I’ve done some quick research as I do with all woods I use in my woodshop. I personally see nothing wrong with it. It will need painted as it is susceptible to some insect damage if not treated. It is quick growing n usually straight grained. Often the wood dulls saw blades as the trees pull up silica fine particles with water n nutrients with its rapid grow. There is only minimum health/sensitivity warning as with most wood species.

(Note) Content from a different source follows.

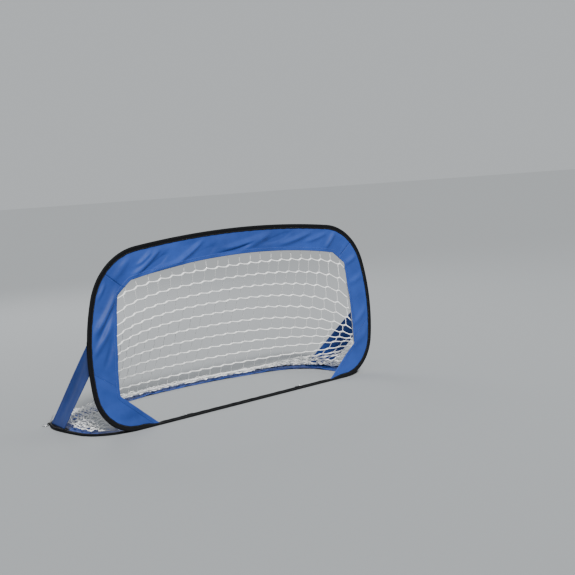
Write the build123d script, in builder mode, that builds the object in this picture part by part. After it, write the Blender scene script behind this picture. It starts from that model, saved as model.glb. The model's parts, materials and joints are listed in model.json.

I’d go for it a try a few hive boxes. It is also used I.naking several wood instrument n clog sandals by the Japanese.

Good luck n enjoy,
Gerald


#18

Howdy Gerald, thanks for the reply- I have been speaking to some suppliers of paulownia and will try it out if I can source planks that are wide enough. Must say I am finding it a little difficult to find any timber off the shelf here in adelaide that comes in planks 280mm wide (other than pine). I wish I had access to the cedar you can easily get in the states. It looks like cedar will cost at least 3 times what pine will cost- probably 4 times.

If anyone on the forum knows of a source for WRC in planks that are 19mm thick x 280 wide- and at least 1.5 meters long- I would love to know.

On another note- whilst looking for wide planks of timber I have found several suppliers of vintage recycled oak wide floor planks. Does anyone have any experience of using oak with hives? It’s probably a no go- as I think they would be too expensive. But 200 year old vintage oak might look amazing…


#19

Absolutely love the idea of the oak…am sure will look incredible.


#20

My hevans !!! go for the Oak, might be harder to work with though, lucky you.